In response to this trend, Voytalyuk and other activists in Rovno persuaded city authorities to institute a policy requiring any group of young people traveling abroad on an organized trip to attend, with their teachers, a Project Kesher lecture on the dangers of trafficking. Only after they attended such a program would their passports be issued. Voytalyuk hopes the program will be copied elsewhere.
Activist Vlada Bystrova of Krivoy Rog, Ukraine, works with a group of Hillel students in the Crimean resort town of Sevastopol. They visit the public schools to teach students about the dangers of being lured by traffickers.
“This is a port city near the border, and the newspapers are full of ads from men looking for ‘pretty girls’ offering them money,” Bystrova says. “There’s no mention of sex. The girl calls, she gets a ‘job offer’ and …” Bystrova shakes her head, not finishing her sentence.
It’s not just young women at risk. Bystrova knows a woman in her mid-40s who went to Italy with her 18-year-old daughter to keep house for a wealthy couple. Soon the wife began forcing them to have sex with her husband. The older woman said she would comply, as long as they let her daughter go.
“It took a year for us to get that mother freed,” Bystrova says. “The neighbors didn’t believe that such an upstanding couple would be doing this.”
Today the mother works for a Hesed Jewish welfare center in Ukraine and her daughter attends a Kiev university.
“We work a lot with the police,” says Svetlana Yakimenko, Kesher’s Moscow-based director. “They are very open to us. They, too, don’t know how to handle the problem.”
Activists say few Jewish women and girls have been among those trafficked abroad for sex work.

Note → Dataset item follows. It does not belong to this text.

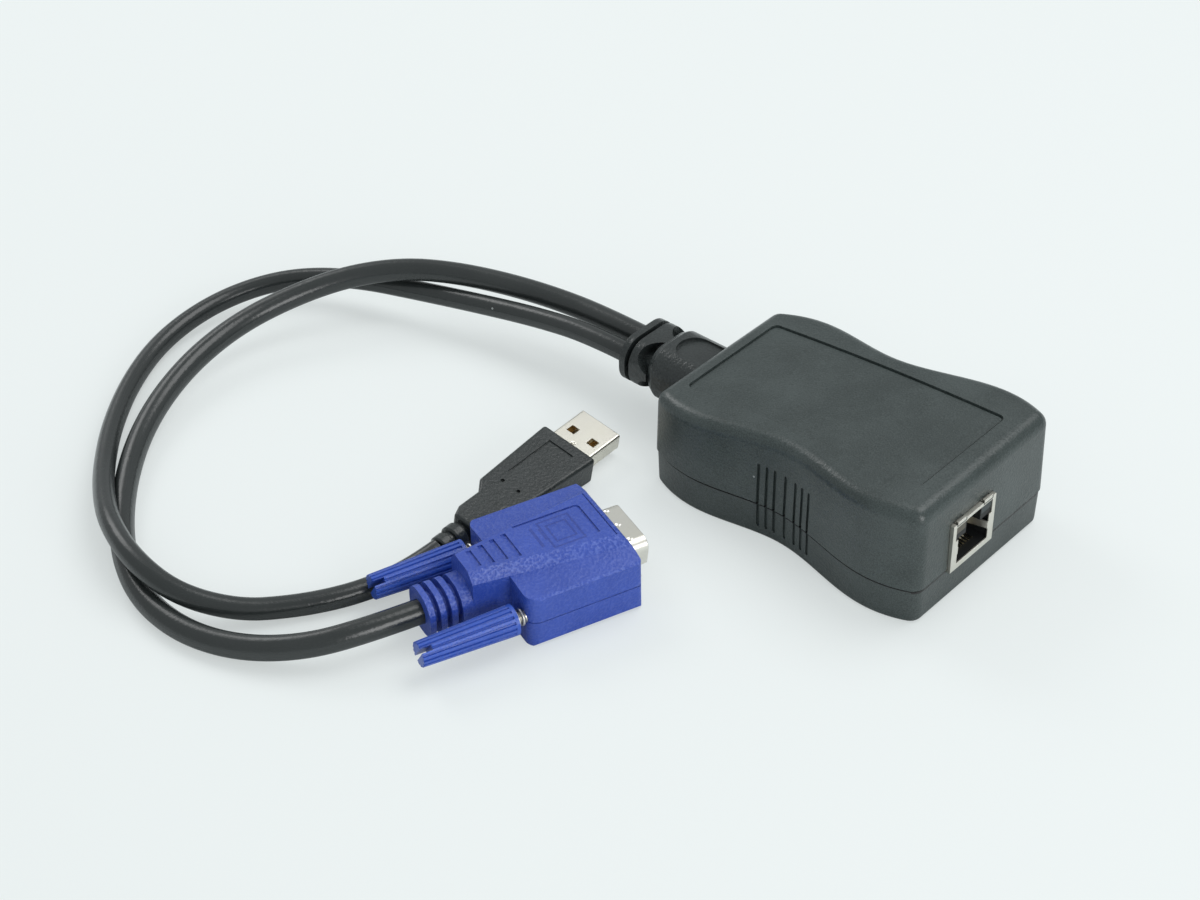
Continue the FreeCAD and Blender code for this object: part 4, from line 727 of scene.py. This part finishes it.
def chipEpoxy(name, node, setup):
    # A round dimple marks the first corner: distance from a point inset from the top's corner.
    material, tree, shader, position = openMaterial(name)
    lowest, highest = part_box(node)
    inset = setup["dimpleInset"]
    corner = (lowest[0] + inset, lowest[1] + inset, highest[2])
    away = place(tree, "VectorMath", {0: position, 1: corner}, operation="DISTANCE").outputs["Value"]
    dimple = spread(tree, away, setup["dimple"], setup["dimple"] * setup["dimpleEdge"])
    grain = effect(tree, "mouldGrain", {"Position": position, "Grain": setup["grain"],
                                        "Patch": setup["patch"]})
    colour = blendColour(tree, dimple, (*setup["dimpleColour"], 1), shade(tree, grain["Tone"], setup))
    feed(tree, shader.inputs["Base Color"], colour)
    rough = calc(tree, "MULTIPLY_ADD", dimple, setup["polish"], setup["roughness"] - setup["polish"])
    feed(tree, shader.inputs["Roughness"], rough)
    height = calc(tree, "MULTIPLY_ADD", dimple, setup["dimpleRise"], grain["Height"])
    bump(tree, shader, height, setup["grainDepth"])
    return material


capacitorSetup = {"sleeve": (0.020, 0.030, 0.055), "sleeveWorn": (0.035, 0.045, 0.075),
                  "top": (0.62, 0.62, 0.63), "rim": 0.0002, "mottleScale": 900.0, "clouding": (0.35, 0.65),
                  "roughness": 0.34, "roughnessSpread": 0.06, "depth": 0.000015}


def capacitorFinish(name, setup):
    # A mottled sleeve below the rim's height, and bare metal above it.
    material, tree, shader, position = openMaterial(name)
    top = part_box("filter_capacitors")[1][2]
    onTop = calc(tree, "GREATER_THAN", place(tree, "SeparateXYZ", {0: position}).outputs["Z"],
                 top - setup["rim"])
    mottle = spread(tree, noise(tree, position, setup["mottleScale"], 3.0), *setup["clouding"])
    sleeve = blendColour(tree, mottle, (*setup["sleeve"], 1), (*setup["sleeveWorn"], 1))
    feed(tree, shader.inputs["Base Color"], blendColour(tree, onTop, sleeve, (*setup["top"], 1)))
    feed(tree, shader.inputs["Metallic"], onTop)
    rough = calc(tree, "MULTIPLY_ADD", mottle, setup["roughnessSpread"], setup["roughness"])
    feed(tree, shader.inputs["Roughness"], rough)
    bump(tree, shader, mottle, setup["depth"])
    return material


nylonSetup = {**jackPlasticSetup, "dark": (0.62, 0.58, 0.48), "light": (0.72, 0.69, 0.60), "patch": 0.004,
              "roughness": 0.38}
wireSetup = {"pitch": 0.0015, "drawScale": 1000.0, "saturation": 0.75, "value": 0.30, "slowScale": 700.0,
             "roughness": 0.25, "roughnessSpread": 0.2, "depth": 0.00002}


def wireFinish(name, setup):
    # One colour to a wire: white noise drawn from the position across, rounded to the wires' pitch.
    material, tree, shader, position = openMaterial(name)
    across = place(tree, "SeparateXYZ", {0: position}).outputs["Y"]
    number = calc(tree, "SNAP", across, setup["pitch"])
    drawn = place(tree, "TexWhiteNoise", {"W": calc(tree, "MULTIPLY", number, setup["drawScale"])},
                  noise_dimensions="1D").outputs["Value"]
    hue = place(tree, "CombineColor", {"Red": drawn, "Green": setup["saturation"], "Blue": setup["value"]},
                mode="HSV").outputs["Color"]
    feed(tree, shader.inputs["Base Color"], hue)
    slow = noise(tree, position, setup["slowScale"], 2.0)
    rough = calc(tree, "MULTIPLY_ADD", slow, setup["roughnessSpread"], setup["roughness"])
    feed(tree, shader.inputs["Roughness"], rough)
    bump(tree, shader, slow, setup["depth"])
    return material


casePlastic = mouldedPlastic("casePlastic", casePlasticSetup)
basePlastic = mouldedPlastic("basePlastic", basePlasticSetup)
bootRubber = mouldedPlastic("bootRubber", bootRubberSetup)
cableJacket = mouldedPlastic("cableJacket", cableJacketSetup)
gripPlastic = mouldedPlastic("gripPlastic", gripPlasticSetup)
jackPlastic = mouldedPlastic("jackPlastic", jackPlasticSetup)
hoodPlastic = bluePlastic("hoodPlastic", bluePlasticSetup, symbolSetup)
knobPlastic = bluePlastic("knobPlastic", knobPlasticSetup)
nickel = platedMetal("nickelPlate", nickelSetup)
gold = platedMetal("goldPlate", goldSetup)
screwMetal = platedMetal("screwMetal", screwMetalSetup)
finishes = {"upper_shell": casePlastic, "lower_shell": basePlastic, "strain_relief": bootRubber,
            "network_jack_shield": jackShield("tinPlate", tinSetup), "network_jack_body": jackPlastic,
            "network_jack_lights": lightPipe("lightPipes", lightPipeSetup), "network_jack_contacts": gold,
            "video_hood": hoodPlastic, "thumbscrew_near": knobPlastic, "thumbscrew_far": knobPlastic,
            "video_shell": nickel, "video_insert": mouldedPlastic("insertPlastic", insertSetup),
            "video_pins": gold, "usb_grip": gripPlastic, "usb_shell": platedMetal("usbNickel", usbShellSetup),
            "usb_tongue": mouldedPlastic("tonguePlastic", tongueSetup), "usb_contacts": gold,
            "circuit_board": boardFinish("boardMask", boardSetup),
            "main_processor": chipEpoxy("processorEpoxy", "main_processor", chipSetup),
            "video_converter": chipEpoxy("converterEpoxy", "video_converter", chipSetup),
            "network_transformer": chipEpoxy("transformerEpoxy", "network_transformer", chipSetup),
            "crystal": platedMetal("crystalCan", canSetup),
            "filter_capacitors": capacitorFinish("capacitorSleeve", capacitorSetup),
            "video_header": mouldedPlastic("headerNylon", nylonSetup),
            "usb_header": mouldedPlastic("plugNylon", nylonSetup),
            "video_leads": wireFinish("wireColours", wireSetup),
            "usb_leads": wireFinish("dataWireColours", wireSetup)}
for name, material in finishes.items():
    nodes[name].data.materials.clear()
    nodes[name].data.materials.append(material)
for cable in (videoCable, usbCable):
    cable.data.materials.append(cableJacket)
for screw in (nearJackscrew, farJackscrew):
    screw.data.materials.append(screwMetal)
screwZinc = platedMetal("screwZinc", screwZincSetup)
for screw in caseScrews:
    screw.data.materials.append(screwZinc)
print("materials are in place")

bpy.context.view_layer.update()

“Maybe that’s because we talk to them about it,” says Zyablikova, whose organization maintains a databank of the names of children in Belarus who have been trafficked. “Children who are abandoned or neglected by their parents are much more at risk.”
Still, that doesn’t mean Jewish girls are not in danger.
Five years ago a young man called Irina Savitskaya, director of a performance troupe of young Jewish women in Chernigov. He said he was organizing a multi-city tour for young dancers and would pay all their expenses.
“It didn’t seem legitimate, so I refused,” Savitskaya says. “Then he asked if I knew any other groups that might be interested.”
The man called repeatedly before finally showing up in person, with an accomplice. He explained that the girls “would only do striptease,” and promised Savitskaya money for each girl she persuaded to go.
Savitskaya ejected the visitors but was badly shaken.
“These people are scary,” she says.
For trafficked women who are rescued and return home, picking up the pieces of their shattered lives is rarely easy. Kesher activists work with other women’s groups to help resettle them, train them for jobs and offer psychological support.
Governments in the region are finally taking the problem seriously.
In January 2006, Ukraine strengthened the article to its criminal code that criminalizes human trafficking. The amendments adopted to Article 149 punish domestic trafficking and mandate harsher penalties when the victims are younger than 18.
Also, Yakimenko says, there is now an anti-trafficking division in most police departments.
In Belarus, which only opened its borders in 1998, anti-trafficking measures were added to the criminal code in 2005, imposing prison terms for offenders. Zyablikkova says 12 people have been prosecuted successfully.
“Up to then, when people turned to the police, the abusers weren’t punished,” says Olga Krasko, a Kesher activist in Polotsk, Belarus. “The police didn’t even investigate. People blamed the victims – if they hadn’t gone abroad, this wouldn’t have happened.”
That attitude is deeply ingrained. When Krasko and other activists tried to give travel agencies material on trafficking to hand out to their clients, many refused to take it.
“They said, ‘we’re not the ones sending them,’ ” Krasko relates.
Minsk, she says, is the only city in Belarus that has a women’s shelter. Few resources for aiding the victims of sex trafficking are available.
Last year, Project Kesher organized anti-trafficking seminars throughout Belarus and invited representatives from many women’s groups. Many did not want to discuss the issue, Krasko says.
“They said it only happens to those who are looking for it,” she recalls.
“We are focusing on making people acknowledge that it could happen to anyone. You don’t have to be young and pretty.”